On peut être tenté de comparer une colonie martienne avec une base en Antarctique. Les conditions sont hostiles dans les deux cas, il y a une impossibilité de s’aventurer à l’extérieur trop longtemps, et les ressources vitales dépendent d’un petit nombre de machines et individus. Pourtant nous n’avons jamais vu un despote prendre contrôle d’une base au pôle Sud. Mais l’Antarctique n’est pas vraiment un endroit où des sociétés se développent. Ça reste avant tout un centre de recherche scientifique et à plus faible mesure, une zone touristique et de pêche. La comparaison avec, disons une base sur Mars, fonctionne sur les premières décennies après l’établissement sur la planète rouge. Ce sera avant tout un centre de recherche, peuplé par des scientifiques. Et potentiellement un très faible tourisme pour les plus fortunés. Le risque de totalitarisme sera donc presque nul. Mais lorsqu’on déplace le curseur à plusieurs siècles dans le futur, la question d’une société autoritaire devient plus pertinente.

Eviter une tyrannie extra-terrestre

L’astrophysicien Charles S. Cockell propose dans son livre “Human Governance Beyond Earth and The Meaning of Liberty Beyond Earth”, quelques pistes de réflexion pour éviter une tyrannie extra-terrestre. Dans les habitats spatiaux où la production d’oxygène est contrôlée par une seule entité, il doit y avoir une certaine garantie que l’approvisionnement en air ne peut pas être coupé aux citoyens.

Il suggère de fragmenter autant que possible les infrastructures en ayant une pluralité des moyens de production. Autrement dit, d’avoir de nombreuses personnes capables de produire de l’oxygène, de l’eau, etc. grâce à une décentralisation. Modulariser une colonie de manière à ce qu’il y ait beaucoup de machines de production d’oxygène, alimentaire et eau, de sorte que la défaillance de l’une d’entre elles ne menace pas l’ensemble de la colonie.

Les catastrophes se produisent généralement lorsqu’une société est entièrement contrôlée de manière centrale, ou lorsqu’il n’y a pas d’organisation du tout. Les meilleures formes de société ont toujours été celles qui sont flexibles et se modifient au fil du temps à mesure que les idées changent. Les démocraties occidentales, malgré tous leurs défauts, réussissent raisonnablement bien à équilibrer libertés individuelles et législations bénéficiant le bien commun. Tout en évitant les conflits entre elles. En étudiant l’histoire, on se rend compte qu’empaqueter des millions d’homo sapiens au même endroit, sans avoir des bains de sang quotidien, ce n’était pas gagné d’avance.
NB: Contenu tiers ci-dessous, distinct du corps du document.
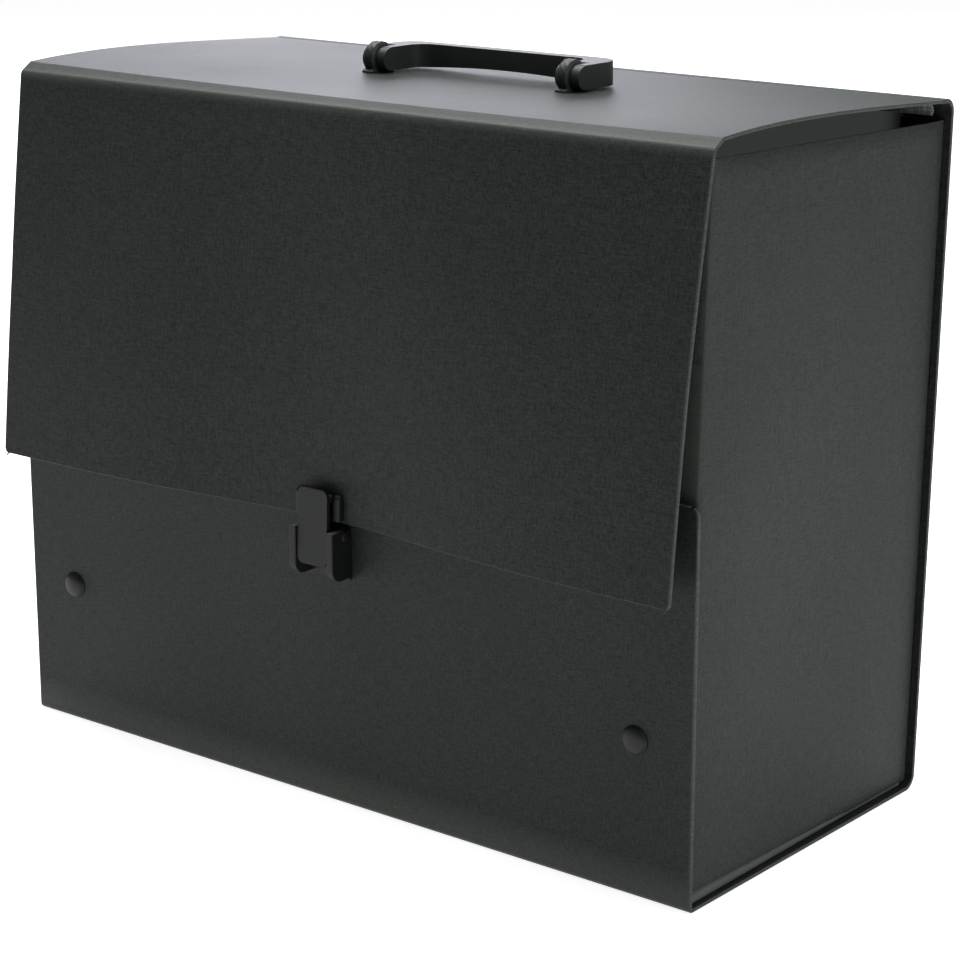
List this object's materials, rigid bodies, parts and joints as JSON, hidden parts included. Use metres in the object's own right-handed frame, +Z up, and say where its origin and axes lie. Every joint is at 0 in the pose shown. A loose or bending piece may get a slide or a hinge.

Nul doute que de nouvelles façons de gouverner seront tentées dans l’espace. Robert Zubrin, ingénieur aérospatial, et président du Mars Society n’adhère pas à l’idée de totalitarisme spatial. Selon lui, les autocrates pouvaient contrôler les paysans de l’Europe médiévale parce qu’ils vivaient dans une société si simple que les tyrans pouvaient éliminer ceux qui n’obéissaient pas. Sur Mars, tout le monde sera essentiel à la survie de tous les autres. Invoquant la sélection naturelle, il suggère que les idées de gouvernance qui fonctionnent perdureront et ceux qui échouent seront abandonnés. Bon, il faut quand même se rendre compte qu’un échec de gouvernance sur Mars, c’est probablement la mort de tous les colons. Robert Zubrin compare l’expansion humaine dans l’espace avec l’établissement des États-Unis. Les idées libérales et humanistes des philosophes des Lumières, si chers aux pères fondateurs des États unis, n’étaient pas inconnues en Europe, mais les structures de pouvoir en place depuis des siècles les empêchaient de s’y épanouir. Autrement dit, Mars ou autres habitats spatiaux seront les endroits parfaits pour tester de nouvelle façon de gouverner et d’organiser un groupe d’humains. On peut voir cela comme de l’ingénierie sociale.

Que nous dit la sociologie ?

Il existe également une variété d’expériences sociales qui diffèrent des nations, et celles-ci se présentent sous la forme de communautés formées accidentellement comme les marins naufragés échoués sur une île. Le sociologue évolutionniste Nicholas Christakis a exploré 24 de ces cas dans son livre : “Blueprint: The Evolutionary Origins of a Good Society”. La durée de ces sociétés imprévues allait de deux mois à quinze ans avec des populations initiales allant de 4 à 500 personnes.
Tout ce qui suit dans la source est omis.